Indenting and out-denting can be confusing for low-vision people (Text Matters). Indents are not necessary in paragraphs when there is ample line space between paragraphs. An additional line space is preferred for paragraphs. In print there is a tradition of indenting the first line of a new paragraph. A line space together with an indent is not necessary.
However, indents can be a useful in visually grouping like information. Tabular information should be formatted in a table. Listing grouped information with HTML list items can assist those with low-vision. Indents for blocks of related text should be large enough to signal their function to low-vision readers, but not overly large so that the connection between main text and secondary text is lost. For a 19 pixel font we recommend at least one and one-half em, but not more than two and one-half em of spacing.
Bullets and other hierarchy cues (including numbers) can be used to identify secondary texts. Care should be taken that there is enough contrast between the cues and the text. The cue should be at least as high as the x-height of the text, and of darkness equal or greater than that of the text. Out-dented bullets are preferred over indented ones especially when there are multiple lines per bulleted item. The space between bullet and text should be chosen so as to allow the eye to connect them. This distance should be between one em and one and one half em. A space above the bulleted item to separate it from the main text or a previous bulleted item is preferred.
Line space between bulleted items should be between 1 em and 1.3 em.
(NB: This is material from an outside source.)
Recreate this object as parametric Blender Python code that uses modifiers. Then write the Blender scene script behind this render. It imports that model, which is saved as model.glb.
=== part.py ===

A clear vertical alignment of all related, bulleted text needs to be maintained. Limit the hierarchy to two levels as more than two levels will create difficulty for low-vision readers. (Strickler et al.  found that subjects did not like too much variety in information hierarchy. Scanning the page for new chunks was not preferred.)
For text blocks the setting of flush left, range right is best for reading. Centred alignments and flush right, range left settings creates irregular rag on the left margin; these alignments should be avoided. These alignments make it difficult for the eye to find the next line of text.